The dance party ended when it had appeared that the band had “wet their whistles” too often and could no longer play their instruments. But the party couldn’t end prematurely, so the steamer docked and a messenger was sent to a settler’s house to “procure a string band,” which was said to consist “of a bowless violin with two strings attached, which produced sounds like the midnight caterwauling of fifty felines.
“This music proving unacceptable, and fresh spirits having come to the aid of the original bandsmen, a gallop was attempted, but owing to the unevenness of the floor ... the experiment was tried of rolling around, which proving a failure, the effort was abandoned ...”
As the boat headed home to Winnipeg, vocalists “struck up a chorus which ... filled the balmy air of heaven as with the croaking of a mighty army of bull-frogs, the lovely rain came down in torrents, and the delighted excursionists felt happy away down in their boots, as they pictured to themselves the pleasant walk homeward from the wharf through the darkness and mud.”
The Free Press said that ladies walking home at the end of the Dominion Day celebrations “pinned up their skirts and ‘slid’ for home.

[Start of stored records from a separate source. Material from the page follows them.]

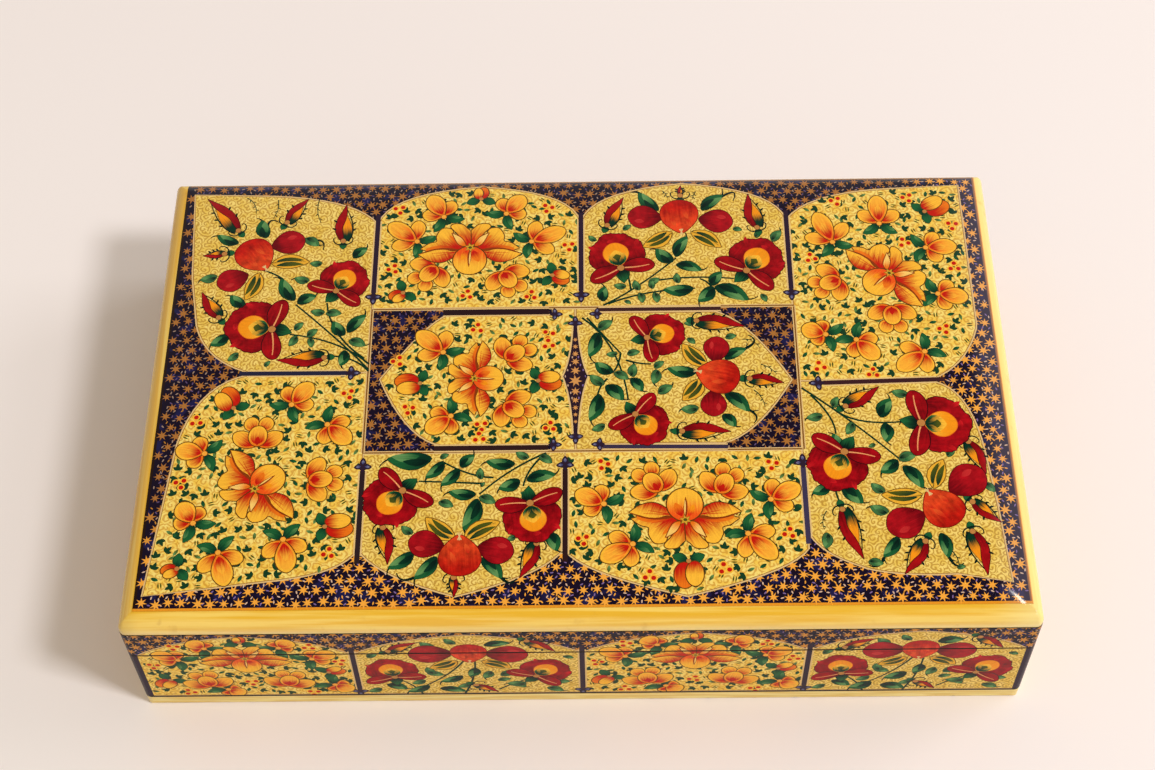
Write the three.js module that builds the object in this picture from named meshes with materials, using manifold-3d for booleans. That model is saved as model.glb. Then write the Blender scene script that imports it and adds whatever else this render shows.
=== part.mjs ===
// A flat rectangular lacquer box with a hinged lid, as a scene graph of its separate pieces.
// Millimetres, +Z up. The origin is the middle of the underside, +X runs along the length, and the
// front is -Y. The box is a boarded carcass: four walls planted on a base board, a thin liner that
// stands proud of the seam to locate the lid, and a lid of four rails under a cushion-edged top
// board, hung on two brass butt hinges let into the rims at the back.
import * as THREE from "three";
import { mergeVertices } from "three/addons/utils/BufferGeometryUtils.js";
import Module from "manifold-3d";

const wasm = await Module();
wasm.setup();

// Overall sizes
const boxLength = 254;
const boxWidth = 157;
const boxHeight = 50;
const seamHeight = 31.5;
const seamGap = 0.3;
const cornerRadius = 2;

// Boards of the body
const baseThickness = 4.8;
const baseEdgeRadius = 1.1;
const wallThickness = 7;
const rabbetDepth = 4;
const glueLine = 0.05;

// Liner that rises past the seam, inside the walls
const linerThickness = 2.2;
const linerRise = 3;
const linerChamfer = 0.7;
const lidClearance = 0.4;

// Lid: rails and the cushion edge of the top board
const topThickness = 6.4;
const roundRun = 4.5;
const roundDrop = 4.2;
const crownRun = 14;
const crownDrop = 0.7;
const roundSteps = 7;
const crownSteps = 5;

// Butt hinges; the pin lies inside the back face, and the bevelled rims stop the lid
const lidOpening = 105;
const hingeSetback = 55;
const leafLength = 26;
const leafWidth = 4.7;
const leafThickness = 1;
const knuckleRadius = 1.5;
const knuckleSpace = 0.4;
const knuckleGap = 0.3;
const middleKnuckle = 8.6;
const pinRadius = 0.8;
const pinClearance = 0.08;
const pinHeadRadius = 1.2;
const pinHeadLength = 0.7;
const mortiseClearance = 0.1;

// Hinge screws
const screwSpacing = 15;
const screwLength = 7;
const screwRadius = 0.75;
const screwHeadRadius = 1.35;
const screwHeadDepth = 0.8;
const screwSlotWidth = 0.35;
const screwSlotDepth = 0.35;
const screwClearance = 0.1;

// Wire nails through the base board
const nailLength = 13;
const nailRadius = 0.6;
const nailHeadRadius = 1.3;
const nailHeadThickness = 0.5;
const nailHeadSink = 0.15;
const nailClearance = 0.1;
const nailsPerRow = 4;
const nailEndMargin = 22;

// Places worked out from the sizes
const halfLength = boxLength / 2;
const halfWidth = boxWidth / 2;
const wallInnerX = halfLength - wallThickness;
const wallInnerY = halfWidth - wallThickness;
const wallFoot = baseThickness + glueLine;
const wallRim = seamHeight - seamGap / 2;
const lidRim = seamHeight + seamGap / 2;
const topUnderside = boxHeight - topThickness;
const railHead = topUnderside - glueLine;
const railThickness = wallThickness - lidClearance;
const railInnerX = halfLength - railThickness;
const railInnerY = halfWidth - railThickness;
const hingeAxisY = halfWidth - knuckleRadius - knuckleSpace;
const hingeX = halfLength - hingeSetback;
const screwY = hingeAxisY - (leafWidth + knuckleRadius) / 2;

const materials = {
  blackLacquer: new THREE.MeshStandardMaterial({ color: 0x17110e, roughness: 0.28 }),
  ochreLacquer: new THREE.MeshStandardMaterial({ color: 0xd9ab45, roughness: 0.3 }),
  creamLacquer: new THREE.MeshStandardMaterial({ color: 0xdcc27a, roughness: 0.3 }),
  brass: new THREE.MeshStandardMaterial({ color: 0xb8903f, roughness: 0.35, metalness: 1 }),
  steel: new THREE.MeshStandardMaterial({ color: 0x8a8780, roughness: 0.45, metalness: 1 }),
};

// A closed three.js geometry as a solid that can be cut and joined.
function solidOf(geometry) {
  const bare = geometry.index ? geometry.toNonIndexed() : geometry.clone();
  bare.deleteAttribute("normal");
  bare.deleteAttribute("uv");
  const merged = mergeVertices(bare, 1e-5);
  return new wasm.Manifold(
    new wasm.Mesh({
      numProp: 3,
      vertProperties: merged.attributes.position.array,
      triVerts: new Uint32Array(merged.index.array),
    }),
  );
}

function geometryOf(solid) {
  const { vertProperties, triVerts, numProp } = solid.getMesh();
  const positions = new Float32Array((vertProperties.length / numProp) * 3);
  for (let i = 0; i < positions.length / 3; i++)
    positions.set(vertProperties.subarray(i * numProp, i * numProp + 3), i * 3);
  const geometry = new THREE.BufferGeometry();
  geometry.setAttribute("position", new THREE.BufferAttribute(positions, 3));
  geometry.setIndex(new THREE.BufferAttribute(new Uint32Array(triVerts), 1));
  geometry.computeVertexNormals();
  return geometry;
}

function addPiece(group, name, solid, material) {
  const mesh = new THREE.Mesh(geometryOf(solid), material);
  mesh.name = name;
  group.add(mesh);
}

function joined(solids) {
  return solids.reduce((whole, piece) => whole.add(piece));
}

function block(low, high) {
  const size = high.map((v, i) => v - low[i]);
  const middle = high.map((v, i) => (v + low[i]) / 2);
  return solidOf(new THREE.BoxGeometry(...size).translate(...middle));
}

const axisX = new THREE.Vector3(1, 0, 0);
const axisY = new THREE.Vector3(0, 1, 0);
const axisZ = new THREE.Vector3(0, 0, 1);

// A prism along X from x = start to x = end, over an outline of [y, z] points.
function prismAlongX(outline, start, end) {
  const shape = new THREE.Shape(outline.map(([y, z]) => new THREE.Vector2(y, z)));
  const geometry = new THREE.ExtrudeGeometry(shape, { depth: end - start, bevelEnabled: false });
  geometry.applyMatrix4(new THREE.Matrix4().makeBasis(axisY, axisZ, axisX));
  return solidOf(geometry.translate(start, 0, 0));
}

// A prism along Y from y = start to y = end, over an outline of [x, z] points.
function prismAlongY(outline, start, end) {
  const shape = new THREE.Shape(outline.map(([x, z]) => new THREE.Vector2(x, z)));
  const geometry = new THREE.ExtrudeGeometry(shape, { depth: end - start, bevelEnabled: false });
  geometry.applyMatrix4(new THREE.Matrix4().makeBasis(axisX, axisZ, axisY.clone().negate()));
  return solidOf(geometry.translate(0, end, 0));
}

// A cylinder along X, centred on the hinge axis line.
function hingeRod(radius, start, end) {
  const geometry = new THREE.CylinderGeometry(radius, radius, end - start, 20);
  geometry.rotateZ(Math.PI / 2);
  return solidOf(geometry.translate((start + end) / 2, hingeAxisY, seamHeight));
}

// A solid of revolution on a vertical axis, over [radius, height] points that begin and end on it.
function turned(profile, x, y, segments) {
  const points = profile.map(([r, z]) => new THREE.Vector2(r, z));
  const geometry = new THREE.LatheGeometry(points, segments);
  geometry.rotateX(Math.PI / 2);
  return solidOf(geometry.translate(x, y, 0));
}

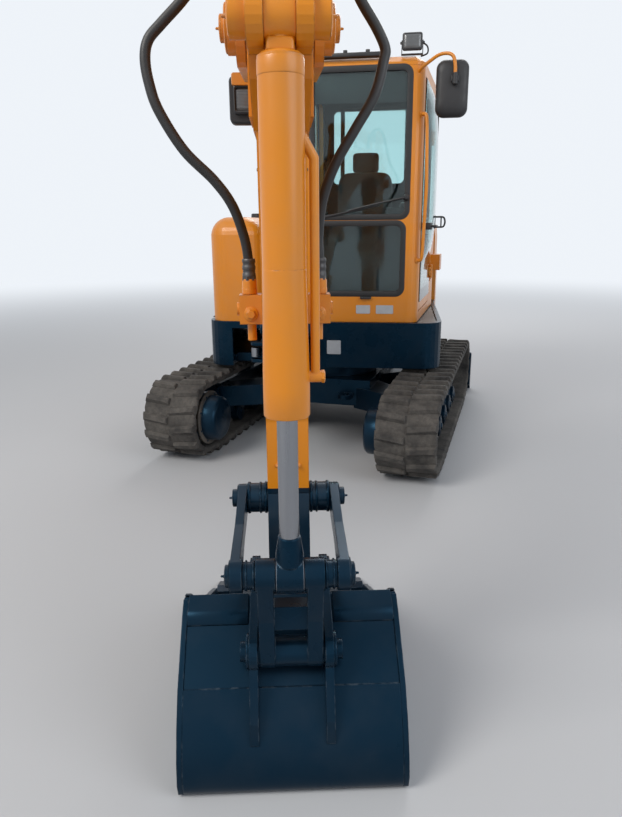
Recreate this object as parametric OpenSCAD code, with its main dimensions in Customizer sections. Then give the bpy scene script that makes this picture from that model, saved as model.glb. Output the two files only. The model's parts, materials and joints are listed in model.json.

“Thrilling adventures and hairbreadth escapes from falling into ditches and cellars are without number, and many a fair damsel woke up next morning with a faint remembrance of having left her slipper somewhere between home and Fort Garry (where the steamer docked).”
Despite the difficulties with the band and music and the walk home, the newspaper reported “there never was an excursion which so completely satisfied those engaged in it.”
How’s that for a real rip-roarin’ Canada Day celebration? Apparently, celebrating with “excessive” zeal, which is invariably frowned on today, was normal when commemorating “old-time” Dominion Days.